Tuesday, March 11th, 2014

In August, 2013, The Cairo Codex, the first book in the Justine Trilogy, was released. In the beginning for this riveting trilogy, anthropologist Justine Jenner discovers a lost codex belonging to Mary, mother of Jesus. Readers particularly find and applaud the details describing Egypt and the build-up to the revolutions to be of compelling interest.

Now, I can forecast the publication of the second book in the Trilogy.

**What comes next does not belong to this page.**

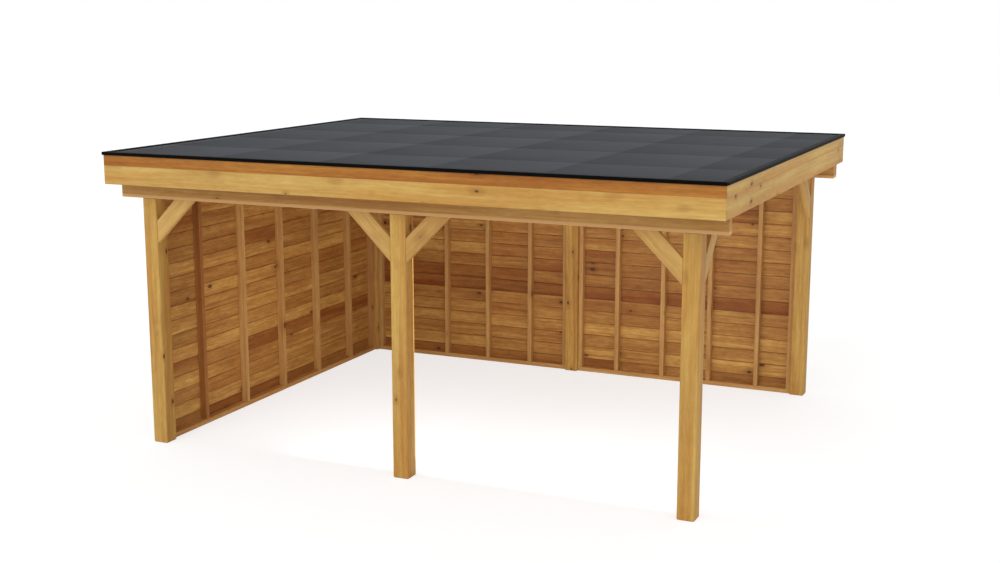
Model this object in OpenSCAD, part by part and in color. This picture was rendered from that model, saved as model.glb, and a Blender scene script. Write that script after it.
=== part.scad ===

The Italian Letters lies in the sensuous curvature of ancient and present day Italy. The sequel to The Cairo Codex, follows the life of anthropologist Dr. Justine Jenner after she is expelled from Egypt in the wake of discovering and making public a controversial codex, the diary of the Virgin Mary. Exiled into Tuscany, Jenner finds herself embroiled in three interwoven stories of discovery: the long-lost letters from D.H. Lawrence to her great-grandmother, Isabella; an Etruscan tomb revealing the origin and migration of an ancient people predating Rome; and the genealogy of the Virgin Mary and Jesus. While shaken by the frank revelations in Lawrence’s letters and the intimate relationship between the primeval Etruscans and Jesus’ mother, Justine must confront her own sexuality and yearning for personal freedom. The Italian Letters is riveted with literary, religious and archeological history and international politics, each narrative magnifying and altering the meaning of the others.